Why are these fires happening?  A number of factors influence wildfires, from natural factors like the dryness of the wood to more artificial factors like human carelessness at campfires.  When I’ve looked at articles and posts online concerning the haze and read the comments, forest management has often been presented as the reason that forest fires are raging out of control.  (See here, here, and here for examples.)   Sometimes forest management is used as a counter-argument to the idea that a warming climate influenced the fires, as though the two ideas are mutually exclusive.  There is indeed an element of truth to the notion that forest management can be improved on, but not necessarily in the ways that the people writing and reading these articles may think. Historically, most forest management in the United States and elsewhere has emphasized suppressing all fires, regardless of whether people are being affected by them. The problem with that is that when you don't allow fires to burn in areas that don't directly affect people, the fuel remains for the next fire. You can argue that all it takes to keep fires in line is to clear out the undergrowth and cut enough trees to maintain sufficient space.  But even if the labor required to do this over vast stretches of wilderness were not a prohibitive logistical obstacle, the fact remains that the undergrowth is an essential part of the forest ecology — as is the occasional fire.  The best strategy to prevent the really big fires is to apply controlled burns in areas that have gone an unnaturally long time between fires. In a controlled burn, fires are set intentionally when the wind is low and the fuel is relatively moist so that the burn can be confined to a specific area.  This reduces the amount of fuel to a manageable level in a way that enables the sprouting of certain seeds in the forest and enhances the health of the ecosystem as a whole.

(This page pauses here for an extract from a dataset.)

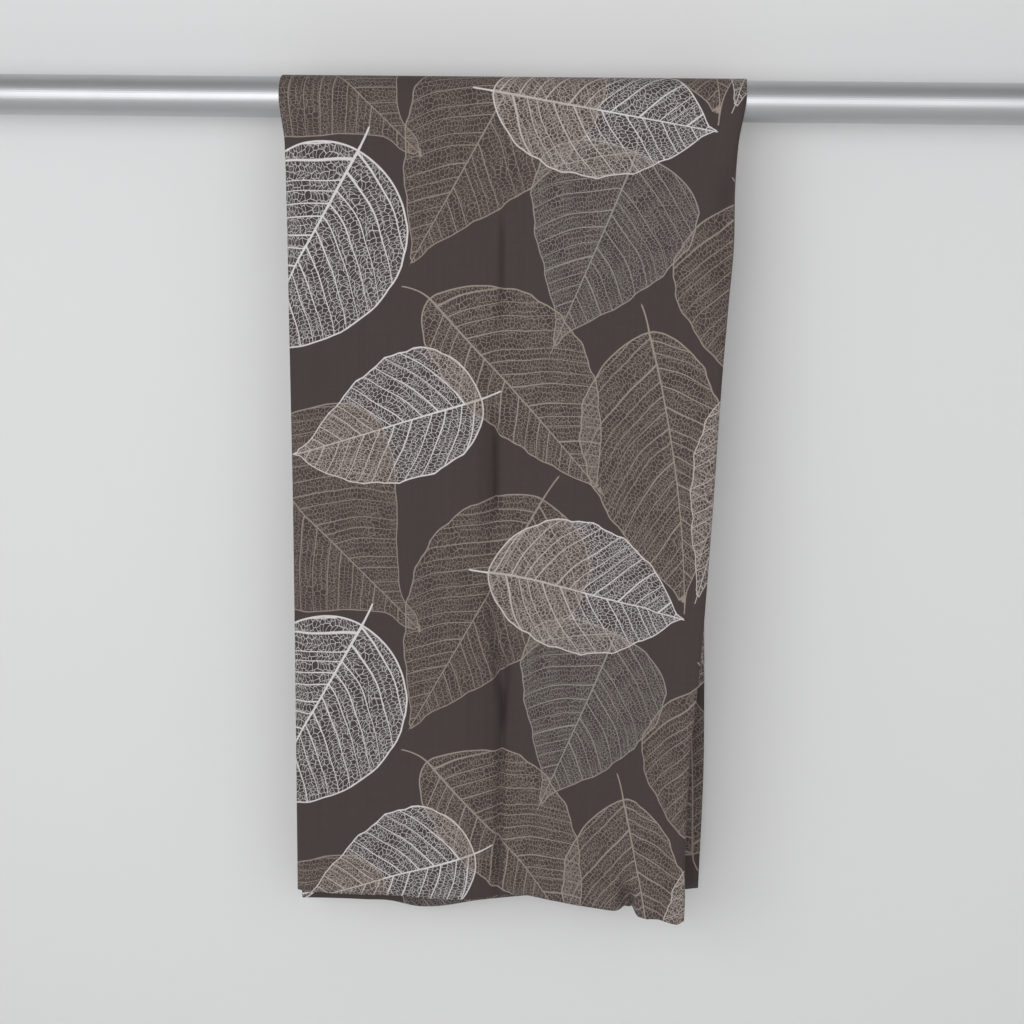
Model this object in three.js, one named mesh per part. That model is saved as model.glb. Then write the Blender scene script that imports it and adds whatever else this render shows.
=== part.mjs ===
// Printed curtain panel, folded in half lengthwise and draped over a plain round rod.
//
// The cloth is one cut length. Its long fold is at the left (-X), its two long free edges lie on
// each other at the right (+X), and it passes over the rod, so that two plies hang in front
// (-Y) and two behind (+Y). It is one closed solid with the thickness of the sheet.
//
// Millimetres, +Z up, +X along the rod. The origin is on the rod's axis, at the rod's middle.

import * as THREE from 'three';

// ---- driving dimensions -------------------------------------------------------------------
const ROD_RADIUS = 25.4;
const ROD_LENGTH = 1500;
const ROD_SIDES = 64;

const SHEET = 1.0; // thickness of the cloth as modelled
const PLY_GAP = 0.7; // air between the two plies where they are drawn tight over the rod
const SEAT_GAP = 0.62; // rod to the inner ply, measured at the corner lines of the wrap
const FOLDED_WIDTH = 571.5; // half of the 1143 mm cut width, from the fold to the free edges

const LEFT_EDGE = -291; // where the fold lies along the rod
const WRAP_FACETS = 12; // flats in the half turn over the rod
const FRONT_ROWS = 15;
const BACK_ROWS = 8;
const TURN_FACETS = 6; // flats round the long fold

// How the long fold fills out once the cloth hangs free of the rod.
const LOFT = { radius: 2.6, reach: 70, settles: 110 };

// Each hanging half, as it lies at its hem from the long fold (s = 0) to the free edges.
// It stands away from the rod, waves in soft swells (hollows where the height is negative) and
// may flare out towards its free edges. Its hem hangs long as far as s = level, and from there
// rises in a straight line to short at the free edges. shift is how far the fold has moved along
// +X at the hem, and ease is the share of the width that fine ripples take up there.
const HALVES = {
  front: {
    stand: 6,
    swells: [
      { s: 200, height: 8, width: 60 },
      { s: 308, height: -14, width: 46 },
      { s: 476, height: -8, width: 13 },
    ],
    flare: { from: 380, reach: 62, power: 1.2 },
    hem: { long: 1048, short: 1042, level: 555 },
    shift: 11,
    ease: 0.052,
  },
  back: {
    stand: 0,
    swells: [
      { s: 175, height: -15, width: 70 },
      { s: 360, height: 8, width: 60 },
      { s: 520, height: -4, width: 35 },
    ],
    flare: { from: 380, reach: 0, power: 1.2 },
    hem: { long: 1081, short: 1043, level: 170 },
    shift: 4,
    ease: 0.045,
  },
};

// Soft vertical troughs pressed into the front half.
const TROUGHS = [
  { s: 288, top: 190, bottom: 930, depth: 5, width: 13 },
  { s: 516, top: 70, bottom: 420, depth: 4, width: 16 },
];

// Distances across the folded cloth at which the section has a corner line.
const COLUMNS = [
  18, 50, 90, 130, 172, 215, 245, 268, 280, 288, 296, 312, 340, 370, 400, 425, 438, 450, 463, 476,
  488, 500, 508, 516, 526, 542, 560, 571.5,
];

// ---- small helpers ------------------------------------------------------------------------
const TIGHT = (SHEET + PLY_GAP) / 2; // half the distance between the plies' middles
const WRAP_RADIUS = ROD_RADIUS + SEAT_GAP + SHEET + PLY_GAP / 2; // midway between the plies

const smooth = (x) => {
  const t = THREE.MathUtils.clamp(x, 0, 1);
  return t * t * (3 - 2 * t);
};

// How far one half swings away from the rod at its hem, at s, and the slope of that swing.
function swingAt(half, s) {
  const { from, reach, power } = half.flare;
  const t = Math.max(s - from, 0) / (FOLDED_WIDTH - from);
  let value = half.stand + reach * t ** power;
  let slope = (reach * power * t ** (power - 1)) / (FOLDED_WIDTH - from);
  for (const swell of half.swells) {
    const r = (s - swell.s) / swell.width;
    const wave = swell.height * Math.exp(-r * r);
    value += wave;
    slope -= (wave * 2 * r) / swell.width;
  }
  return { value, slope };
}

// Length of one half from the rod's axis down to its hem, at s.
function dropAt(half, s) {
  const { long, short, level } = half.hem;
  return long - ((long - short) * Math.max(s - level, 0)) / (FOLDED_WIDTH - level);
}

// ---- the shape in which the cloth hangs -----------------------------------------------------
// A station is one line across the cloth. wrap is its angle over the rod, from -90 (front) to
// +90 degrees (back), and fall is its share of the way down to the hem of its half.
function stations() {
  const list = [];
  for (let i = FRONT_ROWS; i > 0; i -= 1) {
    list.push({ half: HALVES.front, wrap: -Math.PI / 2, fall: i / FRONT_ROWS });
  }
  for (let i = 0; i <= WRAP_FACETS; i += 1) {
    const wrap = Math.PI * (i / WRAP_FACETS - 0.5);
    list.push({ half: wrap < 0 ? HALVES.front : HALVES.back, wrap, fall: 0 });
  }
  for (let i = 1; i <= BACK_ROWS; i += 1) {
    list.push({ half: HALVES.back, wrap: Math.PI / 2, fall: i / BACK_ROWS });
  }
  return list;
}

// Middle line between the two plies along a station, sampled from the fold to the free edges:
// x along the rod, out away from it, and the direction across.
function middleLine({ half, fall }) {
  const step = 2;
  const line = [];
  let x = LEFT_EDGE + half.shift * fall;
  for (let s = 0; s <= FOLDED_WIDTH + step; s += step) {
    const at = Math.min(s, FOLDED_WIDTH);
    const drop = fall * dropAt(half, at);
    const swing = swingAt(half, at);
    let out = swing.value * fall;
    let slope = swing.slope * fall;
    if (half === HALVES.front) {
      for (const t of TROUGHS) {
        const r = (at - t.s) / t.width;
        const reach = smooth((drop - t.top) / 160) * smooth((t.bottom - drop) / 160);
        const dip = t.depth * reach * Math.exp(-r * r);
        out -= dip;
        slope += (dip * 2 * r) / t.width;
      }
    }
    slope = THREE.MathUtils.clamp(slope, -0.94, 0.94);
    line.push({ x, out, drop, slope });
    x += step * Math.sqrt(1 - slope * slope) * (1 - half.ease * fall);
  }
  return (s) => {
    const k = Math.min(s / step, line.length - 1.001);
    const [a, b, t] = [line[Math.floor(k)], line[Math.floor(k) + 1], k % 1];
    const mix = (key) => a[key] + (b[key] - a[key]) * t;
    return { x: mix('x'), out: mix('out'), drop: mix('drop'), slope: mix('slope') };
  };
}

// The section: from the free edge of the inner ply, round the fold, to that of the outer ply.
// turn is -90 degrees on the inner ply, +90 on the outer, and runs between them round the fold.
function section() {
  const ply = COLUMNS.map((s) => ({ s, turn: Math.PI / 2 }));
  const points = ply.map(({ s, turn }) => ({ s, turn: -turn })).reverse();
  for (let i = 0; i <= TURN_FACETS; i += 1) {
    points.push({ s: 0, turn: Math.PI * (i / TURN_FACETS - 0.5) });
  }
  return points.concat(ply);
}

// One point of the cloth: face is -1 or +1 for its two faces.
function place(station, at, point, face) {
  const free = smooth((station.fall * 1050) / LOFT.settles);
  const spread = LOFT.radius * free * Math.exp(-point.s / LOFT.reach);
  const radius = TIGHT + spread + (face * SHEET) / 2;
  const across = at(point.s);
  const run = Math.sqrt(1 - across.slope ** 2);
  // u: along the section; n: away from the middle line, on the outer side.
  const u = TIGHT + spread - radius * Math.cos(point.turn);
  const n = radius * Math.sin(point.turn);
  const lift = point.s === 0 ? u : 0;
  const x = across.x + lift * run - n * across.slope;
  const out = WRAP_RADIUS + across.out + n * run + lift * across.slope;
  return new THREE.Vector3(x, out * Math.sin(station.wrap), out * Math.cos(station.wrap) - across.drop);
}

// Closed sheet: two faces and four rims, from a grid of stations and section points.
function clothGeometry() {
  const rows = stations();
  const points = section();
  const cols = points.length;
  const positions = [];
  for (const face of [1, -1]) {
    for (const station of rows) {
      const at = middleLine(station);
      for (const point of points) positions.push(...place(station, at, point, face).toArray());
    }
  }
  const count = rows.length * cols;
  const id = (face, r, c) => face * count + r * cols + c;
  const index = [];
  const quad = (a, b, c, d) => index.push(a, b, c, a, c, d);
  for (let r = 0; r < rows.length - 1; r += 1) {
    for (let c = 0; c < cols - 1; c += 1) {
      quad(id(0, r, c), id(0, r, c + 1), id(0, r + 1, c + 1), id(0, r + 1, c));
      quad(id(1, r, c), id(1, r + 1, c), id(1, r + 1, c + 1), id(1, r, c + 1));
    }
    quad(id(0, r, 0), id(0, r + 1, 0), id(1, r + 1, 0), id(1, r, 0));
    quad(id(0, r + 1, cols - 1), id(0, r, cols - 1), id(1, r, cols - 1), id(1, r + 1, cols - 1));
  }
  const last = rows.length - 1;
  for (let c = 0; c < cols - 1; c += 1) {
    quad(id(0, 0, c + 1), id(0, 0, c), id(1, 0, c), id(1, 0, c + 1));
    quad(id(0, last, c), id(0, last, c + 1), id(1, last, c + 1), id(1, last, c));
  }
  const geometry = new THREE.BufferGeometry();
  geometry.setAttribute('position', new THREE.Float32BufferAttribute(positions, 3));
  geometry.setIndex(index);
  geometry.computeVertexNormals();
  return geometry;
}

// ---- the object -----------------------------------------------------------------------------
const cloth = new THREE.MeshStandardMaterial({ color: 0x4a403d, roughness: 0.92, metalness: 0 });
const satin = new THREE.MeshStandardMaterial({ color: 0xb4b5b8, roughness: 0.35, metalness: 1 });

const panel = new THREE.Mesh(clothGeometry(), cloth);
panel.name = 'panel';

const rod = new THREE.Mesh(
  new THREE.CylinderGeometry(ROD_RADIUS, ROD_RADIUS, ROD_LENGTH, ROD_SIDES),
  satin,
);
rod.name = 'rod';
rod.rotation.z = Math.PI / 2;

const object = new THREE.Group();
object.add(rod, panel);

export default object;
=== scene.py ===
"""Visual model of a printed curtain panel, folded lengthwise and draped over a plain curtain rod.

The cloth is one cut length of cotton printed with skeleton leaves. It is folded in half along its
length, with the long fold at -X and the two free long edges at +X, and it hangs over the rod, so
that two plies hang in front and two behind. Sizes in tables are in millimetres. Flat cloth
coordinates are s, across from the long fold (negative on the ply nearer the rod), and v, along
the cloth from the crown of the rod (positive down the front).
"""

import logging
import math
from dataclasses import dataclass
from enum import Enum
from typing import ClassVar

import bmesh
import bpy
import numpy as np
from mathutils import Matrix, Vector


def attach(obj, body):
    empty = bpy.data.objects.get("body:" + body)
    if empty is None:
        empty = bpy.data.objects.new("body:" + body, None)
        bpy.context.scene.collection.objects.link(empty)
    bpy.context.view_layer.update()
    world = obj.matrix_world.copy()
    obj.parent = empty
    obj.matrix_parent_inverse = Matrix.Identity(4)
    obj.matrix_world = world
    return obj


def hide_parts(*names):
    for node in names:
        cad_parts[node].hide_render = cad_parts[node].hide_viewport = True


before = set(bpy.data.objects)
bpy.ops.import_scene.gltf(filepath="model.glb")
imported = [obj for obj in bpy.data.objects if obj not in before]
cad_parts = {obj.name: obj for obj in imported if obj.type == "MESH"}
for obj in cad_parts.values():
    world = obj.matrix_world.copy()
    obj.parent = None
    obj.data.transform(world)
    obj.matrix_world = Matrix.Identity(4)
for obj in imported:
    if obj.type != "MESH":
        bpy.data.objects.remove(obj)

LOG = logging.getLogger("curtain_panel")
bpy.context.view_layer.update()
MM = 0.001
Array = np.ndarray
Socket = bpy.types.NodeSocket
Tree = bpy.types.NodeTree
Colour = tuple[float, float, float]


def smooth(x: Array) -> Array:
    """Soft step from 0 to 1.

    Args:
        x: Position, where 0 is the start of the step and 1 is its end.

    Returns:
        The height of the step.
    """
    t = np.clip(x, 0.0, 1.0)
    return t * t * (3.0 - 2.0 * t)


def bell(s: Array, centre: Array, width: float) -> Array:
    """Soft bump of height 1 round its centre."""
    return np.exp(-(((s - centre) / width) ** 2))


def along(rows: tuple, column: str, s: Array, key: str = "s") -> Array:
    """Reads one column of a table on a smooth curve through its rows.

    Args:
        rows: Table rows, in order of their key column.
        column: Name of the column to read.
        s: Values of the key column at which it is wanted.
        key: Name of the key column.

    Returns:
        The column's values at s.
    """
    at = np.array([getattr(row, key) for row in rows], float)
    value = np.array([getattr(row, column) for row in rows], float)
    chord = np.diff(value) / np.diff(at)
    slope = np.concatenate([chord[:1], chord])
    before, after = chord[:-1], chord[1:]
    turns = before * after <= 0
    total = np.where(turns, 1.0, before + after)
    slope[1:-1] = np.where(turns, 0.0, 2 * before * after / total)
    k = np.clip(np.searchsorted(at, s, side="right") - 1, 0, len(at) - 2)
    h = at[k + 1] - at[k]
    t = (s - at[k]) / h
    return (
        (2 * t**3 - 3 * t**2 + 1) * value[k]
        + (t**3 - 2 * t**2 + t) * slope[k] * h
        + (3 * t**2 - 2 * t**3) * value[k + 1]
        + (t**3 - t**2) * slope[k + 1] * h
    )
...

In order to analyze the role that global warming plays in these fires and the associated haze events, you need to connect the dots. Warmer temperatures mean more evaporation, and ultimately more precipitation as well. Most additional evaporation will happen where the most evaporation is already happening, and most additional precipitation will take place where most of the current precipitation is already happening. In other words, wet areas will get wetter and dry areas will get dryer. This logic also applies to areas that experience wet seasons and dry seasons, or periodic wet spells and dry spells.  Eastern Canada has had an unusually large dry spell this spring and summer, parching the wood and the undergrowth in the forests. And as I talked about in a previous post about wildfires in Australia in 2020, how a fire spreads does not depend on how it was started. It depends on the quantity and dryness of the fuel.

So the warming climate doesn't create fires where they wouldn't already happen, but it can and does make these fires worse.  And you can live pretty far away from the fires and still see the end result.